Jika foto wali sudah memiliki model-model ekspresi yang telah “dianggap” baku, maka foto yang diunggah di dunia maya masih “mungkin” terus beradaptasi, tarik-menarik, hingga bernegosiasi untuk membentuk ekspresi yang baku. Bahkan, tidak jarang sebuah ekspresi juga mengalami rethinking setelah dianggap baku.
Sewaktu sekolah SD, saya pernah mendengar seorang teman dimarahi orang tuanya karena membawa tas sekolah ke toilet, padahal di dalamnya ada kotak pensil yang melekat foto seorang ulama yang dianggap wali oleh masyarakat Banjar. Wajar jika hari ini masih ada perdebatan terkait unggahan foto di beragam platform media sosial untuk mengharapkan barakah dari sang wali.
***
Wali, sebagaimana disebut oleh Imam Qusairi, adalah seseorang yang memiliki kedekatan dengan Allah Swt. Bahkan, Al-Hujwiri dalam kitab Kasyf al-Mahjub menambahkan bahwa wali adalah seseorang yang ketaatannya tidak bisa bantah. Saleh dan dekat dengan Allah Swt. dianggap syarat seorang wali terhadap akses atas kesucian.
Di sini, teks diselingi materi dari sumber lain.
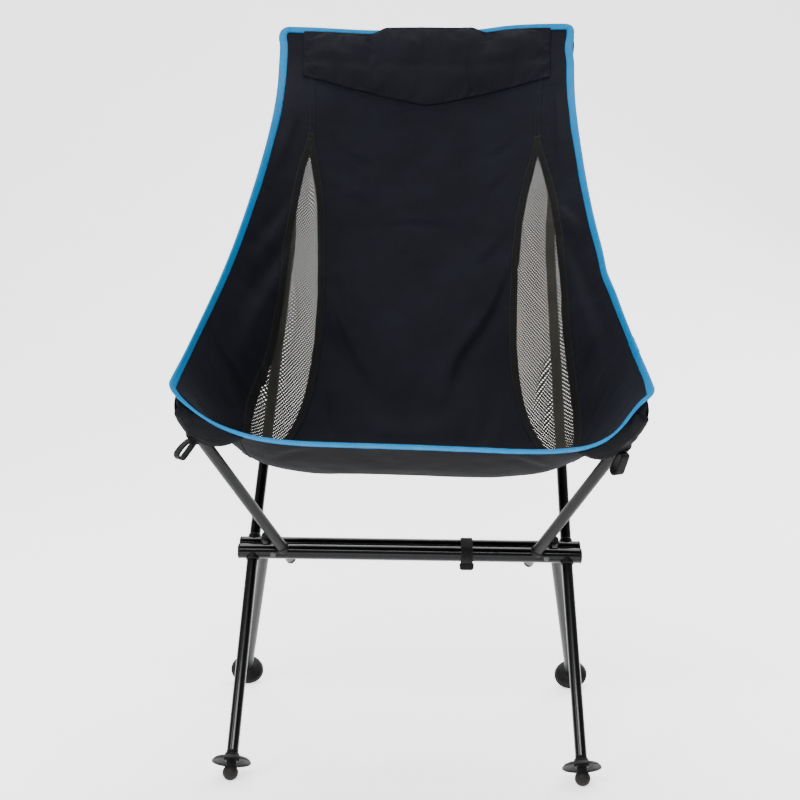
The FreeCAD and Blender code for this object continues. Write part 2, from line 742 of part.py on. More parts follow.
def sling_point(across, down):
    """Point of the sling's middle surface; across runs -1..1, down runs 0..1."""
    out, edge_back, edge_up, back, up, power, sway = [curve(down) for curve in SHAPE]
    share = abs(across) ** power
    for side, place, spread, outward in EDGE_WAVES:
        if side * across > 0:
            sway += side * outward * abs(across) ** 6 * math.exp(-((down - place) / spread) ** 2)
    rise = TOP_RISE(across) * math.exp(-(down / 0.12) ** 2)
    rise += FRONT_RISE(across) * math.exp(-((1.0 - down) / 0.07) ** 2)
    return Vector(out * across + sway, mm("hub_back") + back + (edge_back - back) * share,
                  up + (edge_up - up) * share + rise)


def sling_slopes(across, down):
    nudge = 0.002
    a = (sling_point(across + nudge, down) - sling_point(across - nudge, down)) / (2 * nudge)
    b = (sling_point(across, down + nudge) - sling_point(across, down - nudge)) / (2 * nudge)
    return a, b


def sling_normal(across, down):
    """Unit normal on the sitter's side."""
    a, b = sling_slopes(across, down)
    normal = b.cross(a)
    return normal / normal.Length


def side_inset(down, width):
    return 1.0 - width / sling_slopes(1.0, down)[0].Length


def top_inset(across, width):
    return width / sling_slopes(across, 0.0)[1].Length


def front_inset(across, width):
    return 1.0 - width / sling_slopes(across, 1.0)[1].Length


def sheet_solid(name, where, columns, rows, low, high):
    """Closed thin solid between two offset surfaces over a patch of the sling."""
    faces = []
    for offset in (low, high):
        grid = []
        for i in range(columns + 1):
            line = []
            for j in range(rows + 1):
                a = i / columns
                b = j / rows
                across, down = where(a, b)
                amount = offset(a, b) if callable(offset) else offset
                line.append(sling_point(across, down) + sling_normal(across, down) * amount)
            grid.append(line)
        surface = Part.BSplineSurface()
        surface.interpolate(grid)
        faces.append(surface.toShape())
    sides = []
    for lower_edge in faces[0].Edges:
        middle = lower_edge.valueAt((lower_edge.FirstParameter + lower_edge.LastParameter) / 2)
        partner = min(faces[1].Edges, key=lambda edge: edge.valueAt(
            (edge.FirstParameter + edge.LastParameter) / 2).distanceToPoint(middle))
        sides.append(Part.makeRuledSurface(lower_edge, partner))
    shell = Part.Shell(faces + sides)
    shell.sewShape()
    solid = Part.Solid(shell)
    if solid.Volume < 0:
        solid.reverse()
    obj = doc.addObject("Part::Feature", name)
    obj.Shape = solid
    return obj


SEAM_GAP = 0.25


def mix(a, b, share):
    return a + (b - a) * share


def down_between(across, share, start_width, end_width):
    return mix(top_inset(across, start_width), front_inset(across, end_width), share)


def nudge_across(down, length):
    return length / SHAPE[0](down)


def centre_panel():
    inset = mm("binding_width") + SEAM_GAP

    def where(a, b):
        down = b
        for settle in range(3):
            half = MESH_MIDDLE(down) - mesh_half(down) - nudge_across(down, SEAM_GAP)
            across = mix(-half, half, a)
            down = down_between(across, b, inset, inset)
        return across, down

    half = mm("fabric_thick") / 2
    return sheet_solid("centre_panel", where, 14, 56, -half, half)


def wing_panel(label, side):
    inset = mm("binding_width") + SEAM_GAP

    def where(a, b):
        down = b
        for settle in range(3):
            inner = mesh_outer(side, down) + nudge_across(down, SEAM_GAP)
            across = mix(inner, side_inset(down, inset), a)
            down = down_between(across, b, inset, inset)
        return side * across, down

    half = mm("fabric_thick") / 2
    return sheet_solid("wing_panel_" + label, where, 8, 56, -half, half)


def mesh_panel(label, side):
    def where(a, b):
        down = mix(MESH_TOP + 0.030, MESH_FOOT - 0.032, b)
        gap = nudge_across(down, SEAM_GAP)
        inner = MESH_MIDDLE(down) - mesh_half(down) + gap
        return side * mix(inner, mesh_outer(side, down) - gap, a), down

    half = mm("fabric_thick") / 2 - 0.2
    return sheet_solid("mesh_panel_" + label, where, 5, 34, -half, half)


def seam_tape(name, side, outer, first, last):
    """Flat tape on the sitter's face, centred on one seam of a mesh panel."""
    def where(a, b):
        down = mix(first, last, b)
        middle = mesh_outer(side, down) if outer else MESH_MIDDLE(down) - mesh_half(down)
        half = nudge_across(down, mm("tape_width") / 2)
        return side * (middle + mix(-half, half, a)), down

    low = mm("fabric_thick") / 2 + 0.2
    return sheet_solid(name, where, 3, 24, low, low + mm("tape_thick"))


def headrest_panel():
    """Puffed panel over the top of the back, with a shallow V along its lower seam."""
    def where(a, b):
        across = mix(-0.84, 0.84, a)
        top = -0.009 * (1.0 - abs(2 * a - 1) ** 2.5) + 0.004
        foot = 0.206 - 0.075 * math.sqrt(across * across + 0.003)
        return across, mix(top, foot, b)

    low = mm("binding_thick") / 2 + 0.3

    def puff(a, b):
        rim = (1.0 - abs(2 * a - 1) ** 6) * math.sin(math.pi * min(1.0, b + 0.06)) ** 0.6
        crease = 1.0 - 0.45 * math.exp(-((b - 0.52) / 0.13) ** 2)
        return low + 1.4 + 8.5 * rim * crease * mix(1.0, 0.55, b)

    return sheet_solid("headrest_panel", where, 16, 14, low, puff)


def edge_binding():
    """Folded tape around the whole sling, mitred apart at the corners."""
    width = mm("binding_width")
    half = mm("binding_thick") / 2
    strips = []
    for label, side in SIDES:
        def where(a, b, side=side):
            first = top_inset(1.0, width + 0.3)
            down = mix(first, front_inset(1.0, width + 0.3), b)
            return side * mix(side_inset(down, width), 1.0, a), down
        strips.append(sheet_solid("side_binding_" + label, where, 3, 34, -half, half))

    def top(a, b):
        across = mix(-1.0, 1.0, a)
        return across, mix(0.0, top_inset(across, width), b)

    def front(a, b):
        across = mix(-1.0, 1.0, a)
        return across, mix(front_inset(across, width), 1.0, b)

    strips.append(sheet_solid("top_binding", top, 24, 3, -half, half))
    strips.append(sheet_solid("front_binding", front, 30, 3, -half, half))
    return group("edge_binding", strips)


def pocket(name, placement, rings, bore, depth):
    """Sewn sleeve: a lofted outer skin around the tip of a pole."""
    sections = []
    for index, (height, wide, deep, shift) in enumerate(rings):
        ring = doc.addObject("Part::Ellipse", "%s_ring_%d" % (name, index))
        ring.MajorRadius = max(wide, deep)
        ring.MinorRadius = min(wide, deep)
        turn = Rotation(Vector(0, 0, 1), 0 if wide >= deep else 90)
        ring.Placement = placement.multiply(Placement(Vector(0, shift, height), turn))
        sections.append(ring)
    skin = doc.addObject("Part::Loft", name + "_skin")
    skin.Sections = sections
    skin.Solid = True
    skin.Ruled = False
    hole = cylinder(name + "_bore", bore, depth, placement.multiply(
        Placement(Vector(0, 0, rings[0][0] - 5.0), Rotation())))
    tip = doc.addObject("Part::Sphere", name + "_bore_tip")
    set_dim(tip, "Radius", bore / 2)
    tip.Placement = placement.multiply(
        Placement(Vector(0, 0, rings[0][0] - 5.0 + as_dim(depth).number), Rotation()))
    return cut(name, skin, [hole, tip])


# Depth of the two front pockets below the pole tips, webbing band included.
MOUTH = {"left": 42.0, "right": 54.0}
BAND = 12.0


def front_pocket(label, side):
    """Pocket under a front corner, from its webbing band to past the pole's tip."""
    point, direction, length = seat_pole_line(side)
    bore = D["pole_outer"] + 0.8
    low = length - MOUTH[label] + BAND + 0.5
    rings = [(low, 9.8, 9.4, 0), (low + 8, 10.4, 9.5, 0), (length - 8, 10.6, 9.3, 0),
             (length + 2, 9.8, 8.8, 0), (length + 9.5, 6.6, 5.4, 0)]
    return pocket("front_pocket_" + label, along(point, direction), rings, bore,
                  length + 5.3 - low)


def top_pocket(label, side):
    """Pocket behind a top corner that the back pole's tip stands in."""
    frame = back_top_placement(side)
    bore = D["pole_outer"] + 0.8
    rings = [(-58, 10.2, 9.6, 0), (-30, 10.6, 10.0, -0.6), (-6, 10.4, 9.8, -0.8), (3, 9.2, 8.8, -0.6),
             (10, 6.4, 5.6, -0.4)]
    return pocket("top_pocket_" + label, frame, rings, bore, 63.3)


def pull_loop(label, side, tilt, turn, clear):
    """Webbing band around the pocket's mouth with a hanging finger loop."""
    name = "front_pull_loop_" + label
    point, direction, length = seat_pole_line(side)
    mouth = point + direction * (length - MOUTH[label])
    band = tube(name + "_band", D["pole_outer"] + 3.0 + 2 * D["webbing_thick"],
                D["pole_outer"] + 3.0, BAND)
    band.Placement = along(mouth, direction)
    body = doc.addObject("PartDesign::Body", name + "_ring")
    sketch = new_sketch(body, name + "_outline", "XZ_Plane")
    stadium(sketch, 17.5, 4.2)
    stadium(sketch, 17.5, 4.2 + mm("webbing_thick"))
    pad = body.newObject("PartDesign::Pad", name + "_pad")
    pad.Profile = sketch
    set_dim(pad, "Length", D["webbing_width"])
    pad.Midplane = True
    body.Tip = pad
    hang = Rotation(Vector(0, 0, 1), turn).multiply(Rotation(Vector(0, 1, 0), tilt))
    away = hang.multVec(Vector(1, 0, 0))
    away = (away - direction * away.dot(direction)).normalize()
    body.Placement = Placement(mouth + direction * 4.5 + away * clear, hang)
    return fused(name, [band, body])


def build_sling():
    node("centre_panel", centre_panel())
    node("headrest_panel", headrest_panel())
    for label, side in SIDES:
        node("wing_panel_" + label, wing_panel(label, side))
        node("mesh_panel_" + label, mesh_panel(label, side))
        node("seam_tapes_" + label, group("seam_tapes_" + label, [
            seam_tape("inner_tape_" + label, side, False, 0.29, 0.865),
            seam_tape("outer_tape_" + label, side, True, 0.34, 0.845)]))
        node("front_pocket_" + label, front_pocket(label, side))
        node("top_pocket_" + label, top_pocket(label, side))
    node("front_pull_loop_left", pull_loop("left", -1, 48.0, 215.0, 15.0))
    node("front_pull_loop_right", pull_loop("right", 1, 66.0, 132.0, 17.2))
    node("edge_binding", edge_binding())


# ------------------------------------------------------------- storage strap
def storage_strap():
    """Hook-and-loop strap closed around both crossbars, with a short hanging tail."""
    gap = (REAR_BAR - FRONT_BAR).Length
    inner = mm("bar_outer") / 2 + mm("strap_slack")
    body = doc.addObject("PartDesign::Body", "strap_loop")
    sketch = new_sketch(body, "strap_outline", "XY_Plane")
    stadium(sketch, gap, inner)
    stadium(sketch, gap, inner + mm("strap_thick"))
    pad = body.newObject("PartDesign::Pad", "strap_pad")
    pad.Profile = sketch
    set_dim(pad, "Length", D["strap_width"])
    pad.Midplane = True
    body.Tip = pad
    forward = rivet_direction()
    upward = Vector(1, 0, 0).cross(forward)
    turn = Rotation(forward, upward, Vector(1, 0, 0), "ZXY")
    body.Placement = Placement(FRONT_BAR + Vector(mm("strap_place"), 0, 0), turn)
    tail = doc.addObject("Part::Box", "strap_tail")
    set_dim(tail, "Length", D["strap_width"] + 4.0)
    set_dim(tail, "Width", D["strap_thick"] + 0.4)
    low = inner + mm("strap_thick") + 9.0
    tail.Height = low - inner + 0.1
    tail.Placement = Placement(FRONT_BAR + Vector(
        mm("strap_place") - mm("strap_width") / 2 - 2.0, -4.5, -low), Rotation())
    return fused("storage_strap", [body, tail])


# --------------------------------------------------------------------- build
build_hub()
build_legs()
build_poles()
build_sling()
node("storage_strap", storage_strap())
doc.recompute()

for obj in doc.Objects:
    if "Invalid" in obj.State or "Error" in obj.State:
        raise RuntimeError("bad state: %s %s" % (obj.Name, obj.State))

whole = FreeCAD.BoundBox()
for name, obj in NODES:
    shape = obj.Shape
    if shape.isNull() or not shape.isValid() or shape.Volume <= 0:
        raise RuntimeError("bad shape: " + name)
    shape.exportStep("parts/%s.step" % name)
    whole.add(shape.BoundBox)
print("nodes", len(NODES))
print("box", whole.XMin, whole.XMax, whole.YMin, whole.YMax, whole.ZMin, whole.ZMax)
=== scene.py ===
import math

import bpy
import numpy as np
from mathutils import Matrix, Vector


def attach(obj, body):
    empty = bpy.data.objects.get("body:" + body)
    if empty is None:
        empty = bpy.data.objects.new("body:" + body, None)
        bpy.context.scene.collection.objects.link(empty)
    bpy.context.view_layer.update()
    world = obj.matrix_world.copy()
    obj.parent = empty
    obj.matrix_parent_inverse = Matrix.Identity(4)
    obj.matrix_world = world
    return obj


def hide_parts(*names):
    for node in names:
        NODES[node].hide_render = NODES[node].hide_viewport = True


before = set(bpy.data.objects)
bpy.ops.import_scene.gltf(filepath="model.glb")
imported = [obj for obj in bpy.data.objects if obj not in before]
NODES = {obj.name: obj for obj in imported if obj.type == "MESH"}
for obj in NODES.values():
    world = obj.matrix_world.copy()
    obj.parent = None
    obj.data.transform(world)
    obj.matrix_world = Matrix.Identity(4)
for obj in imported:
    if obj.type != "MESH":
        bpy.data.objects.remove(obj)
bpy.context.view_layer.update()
SIDES = (("left", -1), ("right", 1))


# ------------------------------------------------------------ sling surface
def natural_spline(knots, values):
    """Natural cubic spline through the values, for numbers or arrays."""
    knots = np.array(knots, float)
    values = np.array(values, float)
    step = np.diff(knots)
    slope = np.diff(values) / step
    count = len(knots)
    matrix = np.eye(count)
    right = np.zeros(count)
    for i in range(1, count - 1):
        matrix[i, i - 1:i + 2] = (step[i - 1], 2 * (step[i - 1] + step[i]), step[i])
        right[i] = 6 * (slope[i] - slope[i - 1])
    bend = np.linalg.solve(matrix, right)

    def at(place):
        place = np.asarray(place, float)
        i = np.clip(np.searchsorted(knots, place, side="left") - 1, 0, count - 2)
        a = place - knots[i]
        first = slope[i] - step[i] * (2 * bend[i] + bend[i + 1]) / 6
        return values[i] + a * (first + a * (bend[i] / 2 + a * (bend[i + 1] - bend[i]) / (6 * step[i])))

    return at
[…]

Kepercayaan inilah yang menjadi titik berangkat imaji masyarakat atas kewalian. Dengan kata lain, ekspresi-ekspresi atau beragam sikap yang muncul atas kewalian sering disandarkan pada imaji tersebut. Wali, di sebagian masyarakat Muslim, dipercaya sebagai penghubung “Yang Sakral” dengan manusia-manusia.
Wali adalah tempat masyarakat ingin “sedikit” merasakan kesucian yang dianggap bisa mendekatkannya kepada Allah Swt. Oleh sebab itu, sesuatu yang bersifat dogmatis dan ritus kuno seringkali berjumpa di makam-makam Wali. Guillot dan Chambert-Loir menyebutkan bahwa, “Ketika menghadapi wali-waliNya, masyarakat seakan-akan melupakan ibadah-ibadah wajib di masjid dan menemukan kembali semua bentuk-bentu lama, termasuk paling aneh, dari pendekatan terhadap kesucian.”
Unggahan foto Habib di berbagai media sosial boleh saja dianggap negatif oleh sebagian masyarakat. Namun, harapan yang digantungkan dalam ekspresi tersebut adalah bagian dari usaha masyarakat Muslim, di saat bersamaan, juga berkelindan dengan tarikan rasionalitas dan logika algoritma.
Dalam dua bulan terakhir ini, Indonesia sering sekali kedatangan beberapa otoritas agama dari luar negeri, baik salafi atau sunni. Coba lihat kembali postingan di berbagai platform media sosial juga menggambarkan bagaimana irisan antara foto atau video ulama yang disertai dengan caption-caption berbentuk doa, yang dalam bentuk mungkin berbeda namun tak jauh berbeda dengan mereka yang mengunggah foto Habib Alex.